Dialogue de sourds au demeurant. Mais qui révèle à mon sens l’étanchéité des pratiques et des manières de concevoir. Qu’on saisisse bien, je ne cherche à donner raison ni aux uns ni aux autres car la question est mal posée. Il ne s’agit pas de savoir si la BHVP doit ou non pilonner ses revues ou les donner, mais se poser la question de ce qui la motive à faire cela et ce qui entraîne les réactions scandalisées chez beaucoup. J’aimerais donc juste remettre en contexte ce que cet échange témoigne des positions et des incompréhensions de part et d’autre. De part et d’autre de quoi d’ailleurs ? L’échange met aux prises une institution de conservation d’un côté et des utilisateurs potentiels de cette dernière de l’autre. La séparation est en elle-même fallacieuse car un conservateur est (selon moi) aussi un chercheur appelé à faire des recherches dans des institutions de conservation et un chercheur qui pratique lesdites institutions s’intéresse très souvent aux questions de conservation. Mais il serait vain de ne pas remarquer l’existence d’une coupure réelle qui les oppose trop souvent, hélas, dans un jeu de rôles dont les uns et les autres ont tout à perdre.

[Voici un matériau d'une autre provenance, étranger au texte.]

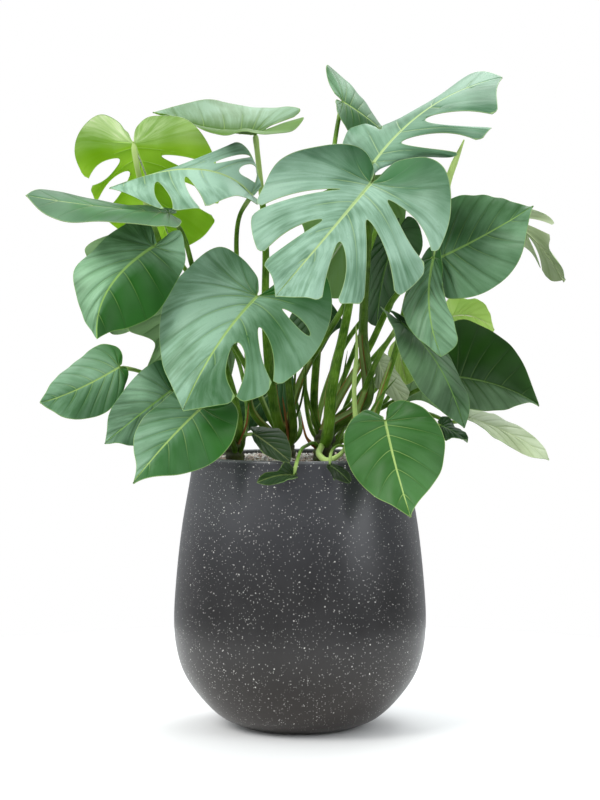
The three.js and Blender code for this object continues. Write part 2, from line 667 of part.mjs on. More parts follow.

Le bibliothécaire s’occupe de collections : je veux dire par là, il acquiert, il catalogue, il conserve, il restaure, il met à la disposition. Cette chaîne, nous la connaissons tous. Mais le système s’est grippé depuis plusieurs années, comme l’indique Juliette Jestaz. Et à plusieurs niveaux : moins d’argent pour acheter, moins pour restaurer et pas d’espace supplémentaire pour entreposer. A cela s’ajoute que le bibliothécaire dans une bibliothèque spécialisée gère une collection forcément hétérogène, c’est-à-dire conservant des ouvrages anciens, des estampes, des dessins, des manuscrits et des imprimés (je reviendrai là-dessus pour la question du patrimonial). J’entends déjà les remarques : si les moyens tendent à se réduire, pourquoi jeter des ouvrages qu’on a pris la peine de relier ? Selon la même logique que des éditeurs envoient au pilon des ouvrages à peine sortis des presses et qui ont un taux de rotation moyenne en librairie de quelques mois. Pas de vente, pilon. Pas de consultation, pilon. Evidemment, une telle logique appliquée aux bibliothèques est scandaleuse, je suis tout à fait d’accord et elle ne devrait pas avoir droit de cité mais elle est parfois la seule qu’un bibliothécaire entrevoit dans un système public qui se déresponsabilise en réduisant la part de budget dévolu au fonctionnement des institutions patrimoniales. Ou qui renvoie ces dernières à la recherche de fonds propres pour exister.